* Exercise
Among the records that follow, find the line with "net_body();" and the line with "import numpy as np". Set down those lines and all lines between them exactly, without adding anything.

* Records for this exercise

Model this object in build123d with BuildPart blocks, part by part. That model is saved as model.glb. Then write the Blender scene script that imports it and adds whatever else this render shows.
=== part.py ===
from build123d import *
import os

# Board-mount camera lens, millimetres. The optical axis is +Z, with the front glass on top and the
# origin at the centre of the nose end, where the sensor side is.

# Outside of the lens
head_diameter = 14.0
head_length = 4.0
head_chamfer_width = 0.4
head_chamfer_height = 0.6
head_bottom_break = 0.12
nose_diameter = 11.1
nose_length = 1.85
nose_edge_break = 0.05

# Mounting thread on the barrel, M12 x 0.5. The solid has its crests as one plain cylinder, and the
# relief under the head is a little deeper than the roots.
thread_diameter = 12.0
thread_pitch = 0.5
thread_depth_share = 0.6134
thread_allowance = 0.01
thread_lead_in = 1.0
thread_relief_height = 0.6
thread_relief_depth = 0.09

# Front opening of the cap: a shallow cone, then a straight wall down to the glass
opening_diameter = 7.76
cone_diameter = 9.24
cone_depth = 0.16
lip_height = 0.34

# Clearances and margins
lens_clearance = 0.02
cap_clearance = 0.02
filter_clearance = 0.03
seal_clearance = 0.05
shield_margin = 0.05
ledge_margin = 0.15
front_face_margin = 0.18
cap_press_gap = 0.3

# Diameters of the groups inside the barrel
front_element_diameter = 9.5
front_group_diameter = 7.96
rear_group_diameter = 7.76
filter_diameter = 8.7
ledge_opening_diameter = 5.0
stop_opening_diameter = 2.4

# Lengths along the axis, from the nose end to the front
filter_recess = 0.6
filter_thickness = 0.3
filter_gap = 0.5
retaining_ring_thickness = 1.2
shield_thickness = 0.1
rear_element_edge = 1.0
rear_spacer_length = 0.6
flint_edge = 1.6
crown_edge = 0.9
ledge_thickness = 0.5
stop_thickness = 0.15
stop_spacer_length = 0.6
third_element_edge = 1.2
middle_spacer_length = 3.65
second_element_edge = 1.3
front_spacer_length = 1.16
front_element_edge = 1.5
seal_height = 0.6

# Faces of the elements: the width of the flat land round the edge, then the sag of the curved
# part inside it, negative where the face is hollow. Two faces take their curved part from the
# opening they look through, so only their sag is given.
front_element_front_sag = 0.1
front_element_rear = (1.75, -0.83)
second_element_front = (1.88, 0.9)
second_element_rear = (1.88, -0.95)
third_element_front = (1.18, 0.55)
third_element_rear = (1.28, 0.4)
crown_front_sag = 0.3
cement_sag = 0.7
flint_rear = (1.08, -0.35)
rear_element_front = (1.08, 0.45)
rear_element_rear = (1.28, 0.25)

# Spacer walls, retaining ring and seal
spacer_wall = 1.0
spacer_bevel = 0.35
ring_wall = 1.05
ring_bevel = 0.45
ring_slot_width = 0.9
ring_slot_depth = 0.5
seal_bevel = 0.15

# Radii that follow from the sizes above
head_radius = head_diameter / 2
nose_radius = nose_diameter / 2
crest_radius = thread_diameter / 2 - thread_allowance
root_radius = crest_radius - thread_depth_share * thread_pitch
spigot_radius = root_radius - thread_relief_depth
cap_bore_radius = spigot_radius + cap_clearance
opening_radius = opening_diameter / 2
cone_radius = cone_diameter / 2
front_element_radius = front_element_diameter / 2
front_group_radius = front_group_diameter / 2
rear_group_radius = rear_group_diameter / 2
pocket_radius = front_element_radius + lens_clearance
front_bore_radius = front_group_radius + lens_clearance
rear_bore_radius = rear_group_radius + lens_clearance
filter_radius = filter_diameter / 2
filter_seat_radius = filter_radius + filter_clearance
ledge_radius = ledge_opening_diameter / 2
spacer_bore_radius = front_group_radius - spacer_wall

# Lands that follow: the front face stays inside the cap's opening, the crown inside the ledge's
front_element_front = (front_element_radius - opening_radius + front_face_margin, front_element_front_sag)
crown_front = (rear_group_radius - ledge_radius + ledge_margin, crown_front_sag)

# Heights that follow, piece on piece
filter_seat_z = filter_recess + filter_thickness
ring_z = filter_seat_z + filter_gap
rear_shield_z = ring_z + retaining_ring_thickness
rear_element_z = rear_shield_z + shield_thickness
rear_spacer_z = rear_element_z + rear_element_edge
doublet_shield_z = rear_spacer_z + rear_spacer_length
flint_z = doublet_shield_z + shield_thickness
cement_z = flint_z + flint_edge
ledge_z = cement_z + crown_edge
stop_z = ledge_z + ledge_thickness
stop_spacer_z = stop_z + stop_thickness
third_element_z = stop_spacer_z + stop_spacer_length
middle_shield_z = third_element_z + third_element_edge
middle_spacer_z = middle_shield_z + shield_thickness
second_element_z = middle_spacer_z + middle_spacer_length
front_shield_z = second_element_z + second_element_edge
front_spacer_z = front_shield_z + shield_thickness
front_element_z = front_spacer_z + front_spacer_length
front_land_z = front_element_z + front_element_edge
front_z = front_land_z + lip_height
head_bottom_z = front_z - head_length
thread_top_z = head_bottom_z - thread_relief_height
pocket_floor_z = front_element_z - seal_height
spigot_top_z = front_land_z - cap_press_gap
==
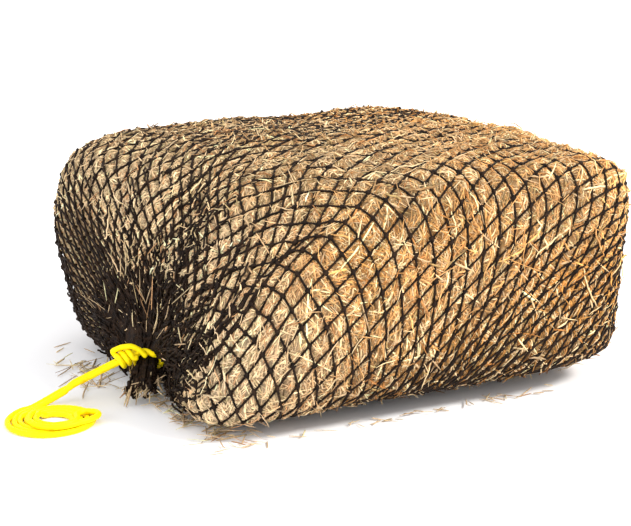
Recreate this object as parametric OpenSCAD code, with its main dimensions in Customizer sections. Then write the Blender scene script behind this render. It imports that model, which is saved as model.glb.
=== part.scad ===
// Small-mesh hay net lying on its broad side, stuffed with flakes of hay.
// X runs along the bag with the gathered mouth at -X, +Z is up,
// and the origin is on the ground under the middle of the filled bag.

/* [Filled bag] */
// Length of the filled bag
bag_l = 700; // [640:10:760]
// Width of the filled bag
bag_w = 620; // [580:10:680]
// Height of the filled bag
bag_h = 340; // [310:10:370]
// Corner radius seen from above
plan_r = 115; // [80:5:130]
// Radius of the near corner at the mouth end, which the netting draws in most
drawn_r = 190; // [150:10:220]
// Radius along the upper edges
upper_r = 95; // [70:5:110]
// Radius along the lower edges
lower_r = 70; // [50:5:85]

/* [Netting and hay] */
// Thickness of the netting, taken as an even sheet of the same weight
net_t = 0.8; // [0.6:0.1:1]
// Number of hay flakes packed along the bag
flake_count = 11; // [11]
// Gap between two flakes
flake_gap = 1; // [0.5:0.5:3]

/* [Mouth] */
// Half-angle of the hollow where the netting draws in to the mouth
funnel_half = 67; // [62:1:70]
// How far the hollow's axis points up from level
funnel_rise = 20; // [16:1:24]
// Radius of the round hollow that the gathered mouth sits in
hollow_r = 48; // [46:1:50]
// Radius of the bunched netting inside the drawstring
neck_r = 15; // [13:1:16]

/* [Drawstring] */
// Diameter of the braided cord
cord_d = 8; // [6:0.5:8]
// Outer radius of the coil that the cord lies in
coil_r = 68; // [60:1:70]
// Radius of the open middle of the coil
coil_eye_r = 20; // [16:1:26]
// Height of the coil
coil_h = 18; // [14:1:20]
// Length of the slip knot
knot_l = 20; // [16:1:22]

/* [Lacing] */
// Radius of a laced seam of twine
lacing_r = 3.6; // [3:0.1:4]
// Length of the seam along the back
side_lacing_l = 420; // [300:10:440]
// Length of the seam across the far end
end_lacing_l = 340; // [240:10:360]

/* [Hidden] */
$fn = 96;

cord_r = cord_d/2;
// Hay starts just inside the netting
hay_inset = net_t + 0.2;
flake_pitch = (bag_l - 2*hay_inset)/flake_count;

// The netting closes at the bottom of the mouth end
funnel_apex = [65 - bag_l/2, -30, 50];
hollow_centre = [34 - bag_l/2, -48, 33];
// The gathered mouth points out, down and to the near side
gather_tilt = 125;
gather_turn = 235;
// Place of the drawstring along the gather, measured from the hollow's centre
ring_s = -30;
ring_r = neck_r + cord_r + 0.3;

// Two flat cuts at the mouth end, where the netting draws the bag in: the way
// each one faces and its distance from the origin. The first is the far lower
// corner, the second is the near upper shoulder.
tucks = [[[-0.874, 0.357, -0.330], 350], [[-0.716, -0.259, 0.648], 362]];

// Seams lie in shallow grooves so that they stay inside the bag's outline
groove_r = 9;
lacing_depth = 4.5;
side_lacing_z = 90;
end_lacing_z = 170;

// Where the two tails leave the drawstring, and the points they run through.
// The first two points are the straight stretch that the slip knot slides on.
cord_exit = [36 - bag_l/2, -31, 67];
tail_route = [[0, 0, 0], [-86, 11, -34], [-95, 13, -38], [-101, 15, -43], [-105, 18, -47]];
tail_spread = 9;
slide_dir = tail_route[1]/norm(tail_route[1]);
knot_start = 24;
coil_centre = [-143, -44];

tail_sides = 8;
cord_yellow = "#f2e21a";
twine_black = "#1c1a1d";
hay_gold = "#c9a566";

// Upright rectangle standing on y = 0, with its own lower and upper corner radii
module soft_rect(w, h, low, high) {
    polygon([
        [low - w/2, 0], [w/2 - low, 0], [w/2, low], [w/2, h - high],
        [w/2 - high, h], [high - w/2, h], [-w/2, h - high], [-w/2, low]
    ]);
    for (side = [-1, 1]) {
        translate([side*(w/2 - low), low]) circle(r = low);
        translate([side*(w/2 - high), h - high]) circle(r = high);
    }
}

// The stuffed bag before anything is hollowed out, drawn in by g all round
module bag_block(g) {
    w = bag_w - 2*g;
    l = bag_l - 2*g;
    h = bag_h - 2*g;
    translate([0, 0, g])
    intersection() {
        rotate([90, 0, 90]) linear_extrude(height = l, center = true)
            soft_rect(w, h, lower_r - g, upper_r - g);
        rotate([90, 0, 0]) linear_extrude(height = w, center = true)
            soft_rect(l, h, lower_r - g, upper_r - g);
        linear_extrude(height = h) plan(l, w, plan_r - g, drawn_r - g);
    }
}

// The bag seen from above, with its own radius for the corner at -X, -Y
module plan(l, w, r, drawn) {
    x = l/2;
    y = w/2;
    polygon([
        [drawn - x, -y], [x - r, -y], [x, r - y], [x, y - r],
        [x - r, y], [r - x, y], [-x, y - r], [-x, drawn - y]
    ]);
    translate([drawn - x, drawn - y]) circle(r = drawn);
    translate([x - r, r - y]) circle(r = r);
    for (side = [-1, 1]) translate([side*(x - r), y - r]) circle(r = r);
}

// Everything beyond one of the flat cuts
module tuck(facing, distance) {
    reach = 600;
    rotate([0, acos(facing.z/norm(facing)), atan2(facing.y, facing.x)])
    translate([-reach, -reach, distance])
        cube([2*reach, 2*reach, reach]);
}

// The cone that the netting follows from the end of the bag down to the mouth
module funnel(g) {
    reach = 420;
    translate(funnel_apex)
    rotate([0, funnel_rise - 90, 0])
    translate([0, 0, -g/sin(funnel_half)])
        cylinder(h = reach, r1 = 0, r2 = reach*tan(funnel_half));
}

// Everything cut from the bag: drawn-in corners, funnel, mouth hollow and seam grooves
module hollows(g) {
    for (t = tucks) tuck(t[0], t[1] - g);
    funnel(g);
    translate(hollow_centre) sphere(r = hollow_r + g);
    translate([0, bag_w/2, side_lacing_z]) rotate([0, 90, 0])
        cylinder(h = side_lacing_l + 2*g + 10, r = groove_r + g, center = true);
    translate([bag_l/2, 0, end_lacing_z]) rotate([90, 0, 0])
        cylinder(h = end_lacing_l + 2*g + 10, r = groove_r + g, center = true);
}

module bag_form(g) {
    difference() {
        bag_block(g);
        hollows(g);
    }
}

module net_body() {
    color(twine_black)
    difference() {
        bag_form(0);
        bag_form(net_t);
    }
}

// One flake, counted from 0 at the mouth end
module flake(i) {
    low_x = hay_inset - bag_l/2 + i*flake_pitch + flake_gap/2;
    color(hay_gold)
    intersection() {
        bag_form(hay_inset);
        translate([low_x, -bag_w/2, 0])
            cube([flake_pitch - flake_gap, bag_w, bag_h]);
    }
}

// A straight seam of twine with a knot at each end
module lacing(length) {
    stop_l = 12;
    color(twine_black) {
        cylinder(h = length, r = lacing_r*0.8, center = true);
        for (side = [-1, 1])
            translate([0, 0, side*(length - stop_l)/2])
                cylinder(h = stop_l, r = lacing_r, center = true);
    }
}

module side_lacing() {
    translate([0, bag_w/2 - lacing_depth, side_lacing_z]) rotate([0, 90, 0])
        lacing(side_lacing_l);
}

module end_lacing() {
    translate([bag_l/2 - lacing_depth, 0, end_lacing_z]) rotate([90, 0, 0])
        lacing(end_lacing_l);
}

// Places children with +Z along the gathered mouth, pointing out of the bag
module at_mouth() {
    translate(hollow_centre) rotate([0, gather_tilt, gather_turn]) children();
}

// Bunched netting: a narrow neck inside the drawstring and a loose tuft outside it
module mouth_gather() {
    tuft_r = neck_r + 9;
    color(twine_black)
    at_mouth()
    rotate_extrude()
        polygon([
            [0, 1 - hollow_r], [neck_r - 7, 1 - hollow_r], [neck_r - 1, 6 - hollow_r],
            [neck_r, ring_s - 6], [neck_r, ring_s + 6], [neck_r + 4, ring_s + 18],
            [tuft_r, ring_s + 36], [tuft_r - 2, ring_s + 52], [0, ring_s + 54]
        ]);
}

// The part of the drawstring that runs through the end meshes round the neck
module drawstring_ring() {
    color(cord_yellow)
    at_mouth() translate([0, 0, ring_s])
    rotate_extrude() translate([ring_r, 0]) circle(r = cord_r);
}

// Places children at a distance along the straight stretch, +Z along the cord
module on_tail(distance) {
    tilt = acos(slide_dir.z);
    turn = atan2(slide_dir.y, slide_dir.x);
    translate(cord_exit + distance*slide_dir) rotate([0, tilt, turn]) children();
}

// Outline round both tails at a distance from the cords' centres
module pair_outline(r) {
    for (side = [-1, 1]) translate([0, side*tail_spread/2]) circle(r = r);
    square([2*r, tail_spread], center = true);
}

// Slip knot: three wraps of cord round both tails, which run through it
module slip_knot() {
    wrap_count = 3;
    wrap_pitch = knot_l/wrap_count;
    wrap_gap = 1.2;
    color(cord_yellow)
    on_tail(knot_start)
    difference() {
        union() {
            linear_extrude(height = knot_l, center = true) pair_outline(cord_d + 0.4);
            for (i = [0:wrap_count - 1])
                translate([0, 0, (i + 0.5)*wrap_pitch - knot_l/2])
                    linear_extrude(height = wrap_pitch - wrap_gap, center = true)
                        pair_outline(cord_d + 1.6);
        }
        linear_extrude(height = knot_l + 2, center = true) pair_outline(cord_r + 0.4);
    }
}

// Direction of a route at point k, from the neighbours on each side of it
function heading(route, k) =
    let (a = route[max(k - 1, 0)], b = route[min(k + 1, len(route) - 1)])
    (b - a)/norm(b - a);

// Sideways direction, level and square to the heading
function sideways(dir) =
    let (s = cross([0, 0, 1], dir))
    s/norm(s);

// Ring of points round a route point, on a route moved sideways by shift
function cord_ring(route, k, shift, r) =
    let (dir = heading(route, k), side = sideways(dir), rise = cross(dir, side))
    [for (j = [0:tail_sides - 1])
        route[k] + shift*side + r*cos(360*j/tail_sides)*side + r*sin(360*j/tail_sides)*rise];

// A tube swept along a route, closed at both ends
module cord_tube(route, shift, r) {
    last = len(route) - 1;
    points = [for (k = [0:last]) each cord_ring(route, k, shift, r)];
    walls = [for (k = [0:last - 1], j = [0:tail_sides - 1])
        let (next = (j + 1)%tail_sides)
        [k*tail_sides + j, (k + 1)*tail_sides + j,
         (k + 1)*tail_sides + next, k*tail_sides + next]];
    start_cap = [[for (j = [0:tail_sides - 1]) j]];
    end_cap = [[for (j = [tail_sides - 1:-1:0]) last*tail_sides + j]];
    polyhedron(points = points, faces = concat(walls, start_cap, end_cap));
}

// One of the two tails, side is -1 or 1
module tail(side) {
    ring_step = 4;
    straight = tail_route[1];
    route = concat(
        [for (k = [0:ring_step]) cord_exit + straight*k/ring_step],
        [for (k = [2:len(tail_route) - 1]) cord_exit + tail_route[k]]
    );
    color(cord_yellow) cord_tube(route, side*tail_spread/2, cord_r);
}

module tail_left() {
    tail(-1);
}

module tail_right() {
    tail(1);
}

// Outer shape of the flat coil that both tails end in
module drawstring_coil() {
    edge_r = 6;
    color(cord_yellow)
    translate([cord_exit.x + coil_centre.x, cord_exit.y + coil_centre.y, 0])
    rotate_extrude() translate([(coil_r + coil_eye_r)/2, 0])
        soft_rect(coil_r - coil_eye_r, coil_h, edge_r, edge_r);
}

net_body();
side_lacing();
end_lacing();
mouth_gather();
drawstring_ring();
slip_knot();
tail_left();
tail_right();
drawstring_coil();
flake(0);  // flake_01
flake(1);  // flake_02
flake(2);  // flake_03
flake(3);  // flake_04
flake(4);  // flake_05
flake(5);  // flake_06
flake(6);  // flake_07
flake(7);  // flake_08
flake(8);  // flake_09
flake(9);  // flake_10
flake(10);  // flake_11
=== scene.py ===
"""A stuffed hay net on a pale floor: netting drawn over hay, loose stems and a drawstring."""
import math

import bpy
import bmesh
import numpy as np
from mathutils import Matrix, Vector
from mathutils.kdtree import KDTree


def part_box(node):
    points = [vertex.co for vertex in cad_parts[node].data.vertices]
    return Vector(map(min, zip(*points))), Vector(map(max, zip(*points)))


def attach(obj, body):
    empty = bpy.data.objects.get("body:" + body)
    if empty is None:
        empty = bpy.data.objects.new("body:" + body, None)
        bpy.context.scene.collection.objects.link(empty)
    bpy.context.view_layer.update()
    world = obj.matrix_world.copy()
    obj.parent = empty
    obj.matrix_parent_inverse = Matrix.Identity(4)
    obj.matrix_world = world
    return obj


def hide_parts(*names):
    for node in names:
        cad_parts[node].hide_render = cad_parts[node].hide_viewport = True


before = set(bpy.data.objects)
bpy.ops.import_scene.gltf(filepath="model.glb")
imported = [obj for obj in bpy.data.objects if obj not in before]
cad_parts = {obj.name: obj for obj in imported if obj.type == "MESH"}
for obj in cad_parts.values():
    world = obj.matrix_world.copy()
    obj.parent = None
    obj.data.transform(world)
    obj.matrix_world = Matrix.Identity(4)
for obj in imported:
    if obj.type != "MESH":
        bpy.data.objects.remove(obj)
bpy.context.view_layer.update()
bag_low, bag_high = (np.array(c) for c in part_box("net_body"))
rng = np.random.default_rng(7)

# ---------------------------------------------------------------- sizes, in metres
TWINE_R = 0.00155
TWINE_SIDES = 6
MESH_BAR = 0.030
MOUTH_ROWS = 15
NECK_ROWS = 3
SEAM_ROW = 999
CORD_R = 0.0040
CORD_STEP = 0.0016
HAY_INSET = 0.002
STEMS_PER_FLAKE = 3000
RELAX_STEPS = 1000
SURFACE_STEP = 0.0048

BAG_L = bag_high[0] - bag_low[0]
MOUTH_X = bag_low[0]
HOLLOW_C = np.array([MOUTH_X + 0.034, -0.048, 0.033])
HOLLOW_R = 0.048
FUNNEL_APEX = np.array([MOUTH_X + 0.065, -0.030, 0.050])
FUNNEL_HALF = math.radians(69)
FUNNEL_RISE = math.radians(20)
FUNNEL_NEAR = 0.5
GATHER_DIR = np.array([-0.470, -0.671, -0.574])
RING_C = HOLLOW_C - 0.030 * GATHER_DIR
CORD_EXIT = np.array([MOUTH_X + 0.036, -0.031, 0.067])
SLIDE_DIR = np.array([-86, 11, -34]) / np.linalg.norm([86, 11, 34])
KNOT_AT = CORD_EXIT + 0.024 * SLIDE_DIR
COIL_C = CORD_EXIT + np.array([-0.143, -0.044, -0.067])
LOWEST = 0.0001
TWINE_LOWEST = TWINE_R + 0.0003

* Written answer
net_body();
side_lacing();
end_lacing();
mouth_gather();
drawstring_ring();
slip_knot();
tail_left();
tail_right();
drawstring_coil();
flake(0);  // flake_01
flake(1);  // flake_02
flake(2);  // flake_03
flake(3);  // flake_04
flake(4);  // flake_05
flake(5);  // flake_06
flake(6);  // flake_07
flake(7);  // flake_08
flake(8);  // flake_09
flake(9);  // flake_10
flake(10);  // flake_11
=== scene.py ===
"""A stuffed hay net on a pale floor: netting drawn over hay, loose stems and a drawstring."""
import math

import bpy
import bmesh
import numpy as np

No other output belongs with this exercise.